# Problem to work on
In the listing below, locate the line that contains "# The upper" and the line that contains "obj.data.transform(world)". Restate word for word those two lines and every line between them, and nothing else.

(Data listing)
_ _ _ _
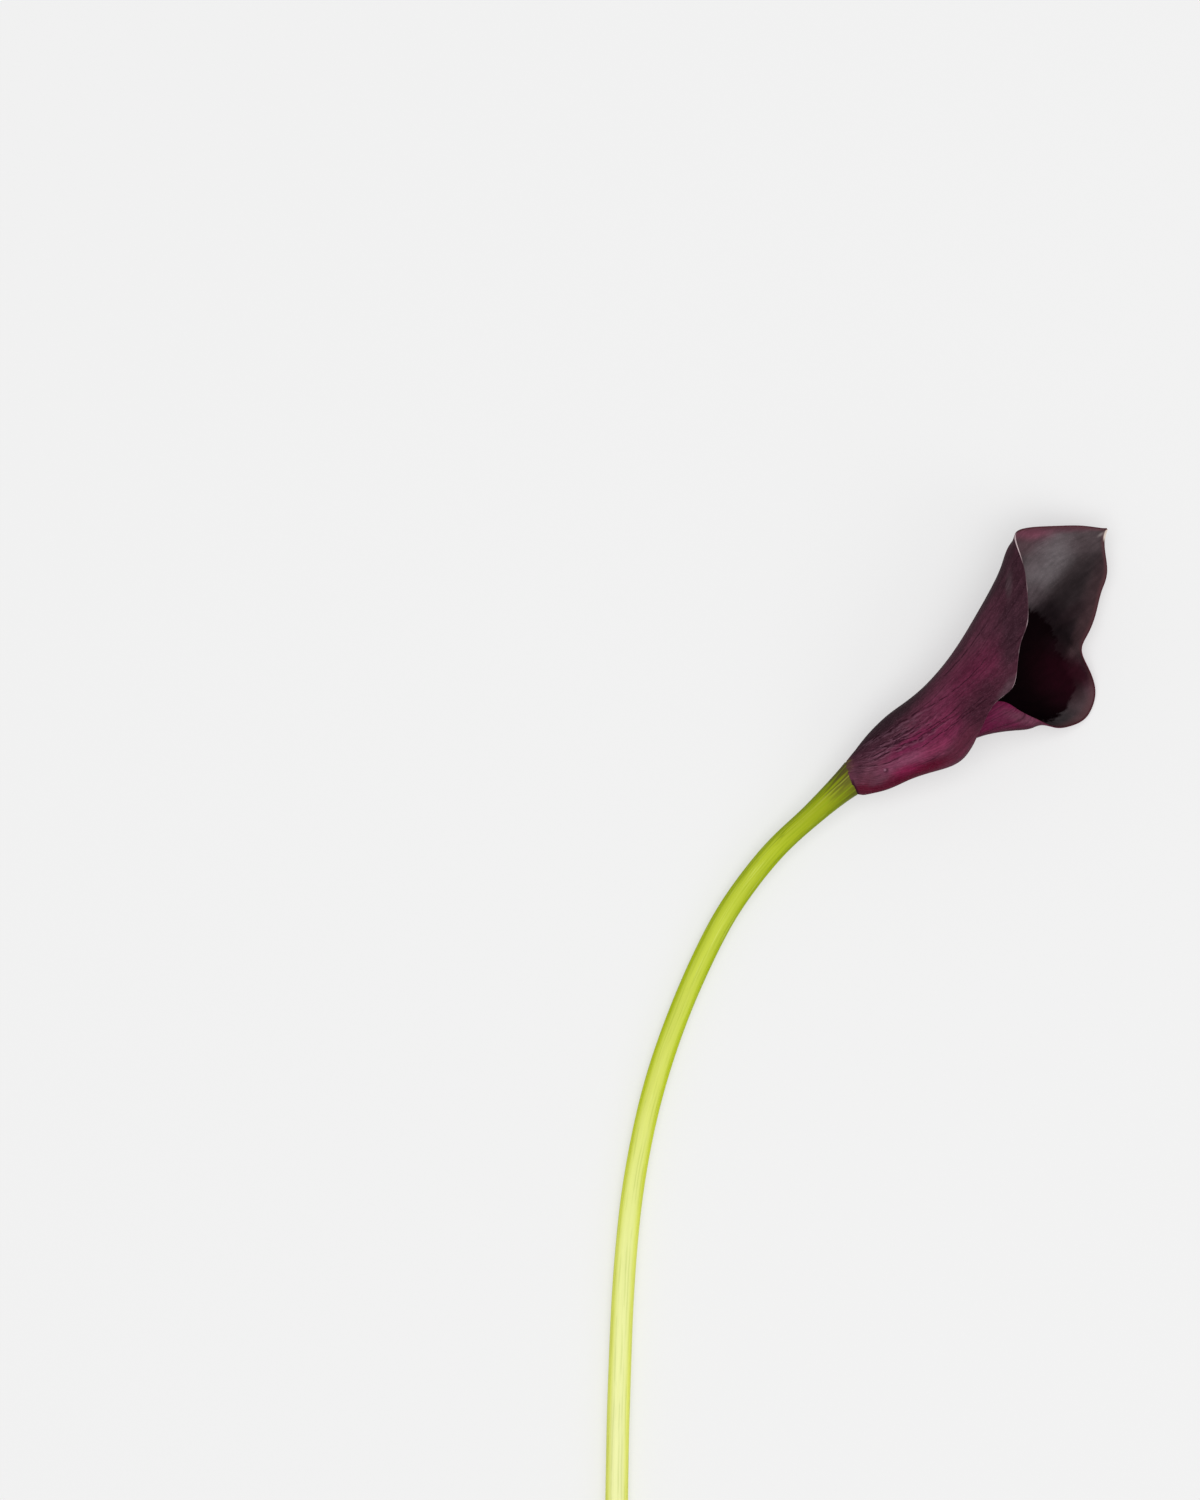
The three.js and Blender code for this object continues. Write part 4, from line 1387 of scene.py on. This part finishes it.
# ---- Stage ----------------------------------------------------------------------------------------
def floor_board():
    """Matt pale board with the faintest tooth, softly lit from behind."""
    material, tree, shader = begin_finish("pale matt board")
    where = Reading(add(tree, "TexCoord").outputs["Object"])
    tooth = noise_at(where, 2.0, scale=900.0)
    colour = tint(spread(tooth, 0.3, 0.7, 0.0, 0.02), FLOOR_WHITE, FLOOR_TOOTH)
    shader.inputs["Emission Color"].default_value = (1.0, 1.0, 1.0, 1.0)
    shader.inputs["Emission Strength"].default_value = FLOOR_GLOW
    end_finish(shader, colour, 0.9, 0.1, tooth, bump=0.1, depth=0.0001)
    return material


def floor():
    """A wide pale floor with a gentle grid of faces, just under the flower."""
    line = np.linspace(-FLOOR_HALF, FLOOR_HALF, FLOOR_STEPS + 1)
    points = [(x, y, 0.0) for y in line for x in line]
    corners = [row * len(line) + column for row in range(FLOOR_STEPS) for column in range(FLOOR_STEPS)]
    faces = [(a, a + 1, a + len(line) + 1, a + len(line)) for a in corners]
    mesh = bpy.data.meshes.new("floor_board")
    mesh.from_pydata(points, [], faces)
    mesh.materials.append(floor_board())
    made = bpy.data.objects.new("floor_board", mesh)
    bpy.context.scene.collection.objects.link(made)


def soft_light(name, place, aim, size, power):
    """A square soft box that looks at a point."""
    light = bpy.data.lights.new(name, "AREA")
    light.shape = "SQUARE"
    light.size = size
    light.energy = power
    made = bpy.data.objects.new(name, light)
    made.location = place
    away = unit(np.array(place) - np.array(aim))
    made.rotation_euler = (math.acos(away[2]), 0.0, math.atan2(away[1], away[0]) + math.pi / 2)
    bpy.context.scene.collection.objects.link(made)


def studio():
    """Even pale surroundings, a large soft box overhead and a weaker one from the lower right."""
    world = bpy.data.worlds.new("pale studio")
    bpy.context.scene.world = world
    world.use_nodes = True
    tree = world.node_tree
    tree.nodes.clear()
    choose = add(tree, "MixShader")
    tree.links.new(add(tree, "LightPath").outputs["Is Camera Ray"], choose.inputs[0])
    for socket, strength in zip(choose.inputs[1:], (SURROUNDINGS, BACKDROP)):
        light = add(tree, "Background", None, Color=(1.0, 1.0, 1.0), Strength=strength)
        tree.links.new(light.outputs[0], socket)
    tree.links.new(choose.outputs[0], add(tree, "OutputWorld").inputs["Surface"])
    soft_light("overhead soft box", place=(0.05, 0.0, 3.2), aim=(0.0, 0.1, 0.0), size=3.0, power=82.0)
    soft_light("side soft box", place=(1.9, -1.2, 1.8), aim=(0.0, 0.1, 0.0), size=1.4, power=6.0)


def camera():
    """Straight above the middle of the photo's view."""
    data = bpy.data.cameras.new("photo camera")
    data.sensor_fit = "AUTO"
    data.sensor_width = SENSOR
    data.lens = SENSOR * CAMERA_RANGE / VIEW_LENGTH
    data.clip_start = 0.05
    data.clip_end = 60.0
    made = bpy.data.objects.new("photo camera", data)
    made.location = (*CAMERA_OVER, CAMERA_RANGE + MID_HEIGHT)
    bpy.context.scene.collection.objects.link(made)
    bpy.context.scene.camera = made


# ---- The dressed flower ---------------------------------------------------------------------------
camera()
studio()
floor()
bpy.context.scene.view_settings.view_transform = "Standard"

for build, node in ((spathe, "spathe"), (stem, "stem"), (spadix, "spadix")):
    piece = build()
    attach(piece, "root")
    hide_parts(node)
_ _ _ _
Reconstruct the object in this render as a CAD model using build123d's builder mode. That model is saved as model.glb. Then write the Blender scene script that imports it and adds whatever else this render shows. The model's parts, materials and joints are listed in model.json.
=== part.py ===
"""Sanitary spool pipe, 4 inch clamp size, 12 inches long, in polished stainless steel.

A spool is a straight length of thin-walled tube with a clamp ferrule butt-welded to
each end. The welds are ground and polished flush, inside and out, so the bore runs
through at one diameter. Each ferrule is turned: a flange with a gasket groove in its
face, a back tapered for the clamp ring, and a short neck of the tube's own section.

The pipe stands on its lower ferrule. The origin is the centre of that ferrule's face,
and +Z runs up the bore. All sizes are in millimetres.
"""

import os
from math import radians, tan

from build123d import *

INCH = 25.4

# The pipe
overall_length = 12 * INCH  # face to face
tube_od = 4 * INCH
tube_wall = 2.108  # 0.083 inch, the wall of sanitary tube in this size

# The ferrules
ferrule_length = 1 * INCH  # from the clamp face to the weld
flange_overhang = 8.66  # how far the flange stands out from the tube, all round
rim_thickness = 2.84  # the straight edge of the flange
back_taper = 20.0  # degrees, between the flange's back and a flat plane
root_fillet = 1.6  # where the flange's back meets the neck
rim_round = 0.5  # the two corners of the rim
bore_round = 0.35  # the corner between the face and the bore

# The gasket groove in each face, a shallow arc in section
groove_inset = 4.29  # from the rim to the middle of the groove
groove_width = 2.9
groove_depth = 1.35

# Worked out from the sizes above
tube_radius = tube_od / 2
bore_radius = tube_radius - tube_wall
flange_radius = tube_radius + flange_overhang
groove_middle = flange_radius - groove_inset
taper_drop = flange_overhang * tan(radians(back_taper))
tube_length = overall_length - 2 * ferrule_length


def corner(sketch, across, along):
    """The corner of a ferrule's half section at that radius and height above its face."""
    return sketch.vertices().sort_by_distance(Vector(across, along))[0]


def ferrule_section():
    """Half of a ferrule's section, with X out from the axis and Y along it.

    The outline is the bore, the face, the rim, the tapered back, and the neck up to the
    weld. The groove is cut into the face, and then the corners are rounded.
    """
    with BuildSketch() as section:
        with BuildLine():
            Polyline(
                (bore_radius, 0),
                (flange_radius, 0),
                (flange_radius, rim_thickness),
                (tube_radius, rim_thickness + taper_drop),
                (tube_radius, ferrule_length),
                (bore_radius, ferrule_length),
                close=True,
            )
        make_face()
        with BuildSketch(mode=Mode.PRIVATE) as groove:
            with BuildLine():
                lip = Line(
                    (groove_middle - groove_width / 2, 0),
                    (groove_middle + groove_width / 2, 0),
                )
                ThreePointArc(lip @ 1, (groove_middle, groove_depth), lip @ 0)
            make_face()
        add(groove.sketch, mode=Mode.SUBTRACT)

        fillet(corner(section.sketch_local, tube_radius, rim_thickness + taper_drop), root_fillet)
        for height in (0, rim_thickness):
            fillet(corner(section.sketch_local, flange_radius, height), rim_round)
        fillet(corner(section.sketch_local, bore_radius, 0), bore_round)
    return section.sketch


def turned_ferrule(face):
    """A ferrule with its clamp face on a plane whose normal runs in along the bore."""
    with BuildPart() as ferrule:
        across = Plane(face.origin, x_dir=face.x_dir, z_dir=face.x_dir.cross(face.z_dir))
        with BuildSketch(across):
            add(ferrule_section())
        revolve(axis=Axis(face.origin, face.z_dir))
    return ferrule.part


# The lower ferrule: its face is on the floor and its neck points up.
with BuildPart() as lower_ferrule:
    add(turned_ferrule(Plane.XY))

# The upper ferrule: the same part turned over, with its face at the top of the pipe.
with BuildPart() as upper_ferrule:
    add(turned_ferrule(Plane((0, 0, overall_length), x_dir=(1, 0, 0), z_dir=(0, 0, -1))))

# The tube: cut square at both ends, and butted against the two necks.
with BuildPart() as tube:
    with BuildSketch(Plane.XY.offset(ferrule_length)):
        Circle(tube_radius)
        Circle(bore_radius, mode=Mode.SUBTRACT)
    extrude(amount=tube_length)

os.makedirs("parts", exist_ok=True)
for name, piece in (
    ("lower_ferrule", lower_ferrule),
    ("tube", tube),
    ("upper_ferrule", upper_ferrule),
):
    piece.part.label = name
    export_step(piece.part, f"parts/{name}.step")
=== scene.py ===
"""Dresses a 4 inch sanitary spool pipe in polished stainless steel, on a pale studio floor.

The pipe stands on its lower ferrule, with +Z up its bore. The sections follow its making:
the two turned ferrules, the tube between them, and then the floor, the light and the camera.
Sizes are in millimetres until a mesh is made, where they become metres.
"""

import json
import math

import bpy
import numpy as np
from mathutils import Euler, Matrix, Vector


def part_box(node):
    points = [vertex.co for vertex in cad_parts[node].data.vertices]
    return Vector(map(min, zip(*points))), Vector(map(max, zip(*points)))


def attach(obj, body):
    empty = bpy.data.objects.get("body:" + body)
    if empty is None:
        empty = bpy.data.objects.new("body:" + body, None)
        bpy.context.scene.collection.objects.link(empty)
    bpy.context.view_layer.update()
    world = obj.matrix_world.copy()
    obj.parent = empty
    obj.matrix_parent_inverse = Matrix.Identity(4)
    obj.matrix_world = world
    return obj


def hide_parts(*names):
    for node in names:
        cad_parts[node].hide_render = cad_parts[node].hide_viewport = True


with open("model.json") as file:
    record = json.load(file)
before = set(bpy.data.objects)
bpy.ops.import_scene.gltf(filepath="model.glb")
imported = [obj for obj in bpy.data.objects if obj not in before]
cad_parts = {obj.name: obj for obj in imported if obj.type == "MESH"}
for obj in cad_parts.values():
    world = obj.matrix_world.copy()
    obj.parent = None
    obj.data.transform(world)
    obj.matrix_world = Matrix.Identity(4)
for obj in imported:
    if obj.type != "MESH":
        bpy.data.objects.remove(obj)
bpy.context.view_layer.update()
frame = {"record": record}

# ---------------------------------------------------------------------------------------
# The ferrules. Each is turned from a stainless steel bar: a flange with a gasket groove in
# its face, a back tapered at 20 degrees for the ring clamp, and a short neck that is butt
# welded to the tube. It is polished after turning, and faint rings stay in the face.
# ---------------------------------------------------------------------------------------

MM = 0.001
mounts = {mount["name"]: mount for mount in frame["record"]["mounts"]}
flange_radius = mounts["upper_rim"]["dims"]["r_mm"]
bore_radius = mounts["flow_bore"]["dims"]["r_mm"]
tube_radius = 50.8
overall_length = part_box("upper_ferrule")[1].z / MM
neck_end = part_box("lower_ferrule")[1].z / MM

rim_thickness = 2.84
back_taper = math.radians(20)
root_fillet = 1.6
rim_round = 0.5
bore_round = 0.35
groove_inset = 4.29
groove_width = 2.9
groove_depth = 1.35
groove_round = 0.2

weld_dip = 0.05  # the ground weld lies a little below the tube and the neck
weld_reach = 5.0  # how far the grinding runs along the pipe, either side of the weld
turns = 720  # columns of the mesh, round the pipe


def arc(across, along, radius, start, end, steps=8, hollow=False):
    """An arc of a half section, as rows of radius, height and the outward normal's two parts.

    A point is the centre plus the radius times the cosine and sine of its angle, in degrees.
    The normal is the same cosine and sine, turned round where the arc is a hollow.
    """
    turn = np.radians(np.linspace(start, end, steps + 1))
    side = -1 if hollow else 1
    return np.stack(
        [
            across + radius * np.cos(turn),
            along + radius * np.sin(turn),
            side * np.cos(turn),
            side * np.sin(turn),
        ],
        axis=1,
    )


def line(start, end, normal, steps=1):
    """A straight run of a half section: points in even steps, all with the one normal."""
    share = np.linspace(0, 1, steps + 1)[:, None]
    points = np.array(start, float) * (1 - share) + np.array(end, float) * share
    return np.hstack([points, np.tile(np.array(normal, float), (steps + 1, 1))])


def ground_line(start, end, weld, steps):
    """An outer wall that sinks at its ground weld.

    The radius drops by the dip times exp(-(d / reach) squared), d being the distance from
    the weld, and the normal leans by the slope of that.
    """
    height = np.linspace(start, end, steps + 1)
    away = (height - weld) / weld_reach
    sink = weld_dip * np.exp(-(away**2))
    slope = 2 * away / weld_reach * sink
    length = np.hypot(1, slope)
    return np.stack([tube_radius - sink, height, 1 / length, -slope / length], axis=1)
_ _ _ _
# Result
# The upper ferrule: the same part turned over, with its face at the top of the pipe.
with BuildPart() as upper_ferrule:
    add(turned_ferrule(Plane((0, 0, overall_length), x_dir=(1, 0, 0), z_dir=(0, 0, -1))))

# The tube: cut square at both ends, and butted against the two necks.
with BuildPart() as tube:
    with BuildSketch(Plane.XY.offset(ferrule_length)):
        Circle(tube_radius)
        Circle(bore_radius, mode=Mode.SUBTRACT)
    extrude(amount=tube_length)

os.makedirs("parts", exist_ok=True)
for name, piece in (
    ("lower_ferrule", lower_ferrule),
    ("tube", tube),
    ("upper_ferrule", upper_ferrule),
):
    piece.part.label = name
    export_step(piece.part, f"parts/{name}.step")
=== scene.py ===
"""Dresses a 4 inch sanitary spool pipe in polished stainless steel, on a pale studio floor.

The pipe stands on its lower ferrule, with +Z up its bore. The sections follow its making:
the two turned ferrules, the tube between them, and then the floor, the light and the camera.
Sizes are in millimetres until a mesh is made, where they become metres.
"""

import json
import math

import bpy
import numpy as np
from mathutils import Euler, Matrix, Vector


def part_box(node):
    points = [vertex.co for vertex in cad_parts[node].data.vertices]
    return Vector(map(min, zip(*points))), Vector(map(max, zip(*points)))


def attach(obj, body):
    empty = bpy.data.objects.get("body:" + body)
    if empty is None:
        empty = bpy.data.objects.new("body:" + body, None)
        bpy.context.scene.collection.objects.link(empty)
    bpy.context.view_layer.update()
    world = obj.matrix_world.copy()
    obj.parent = empty
    obj.matrix_parent_inverse = Matrix.Identity(4)
    obj.matrix_world = world
    return obj


def hide_parts(*names):
    for node in names:
        cad_parts[node].hide_render = cad_parts[node].hide_viewport = True


with open("model.json") as file:
    record = json.load(file)
before = set(bpy.data.objects)
bpy.ops.import_scene.gltf(filepath="model.glb")
imported = [obj for obj in bpy.data.objects if obj not in before]
cad_parts = {obj.name: obj for obj in imported if obj.type == "MESH"}
for obj in cad_parts.values():
    world = obj.matrix_world.copy()
    obj.parent = None
    obj.data.transform(world)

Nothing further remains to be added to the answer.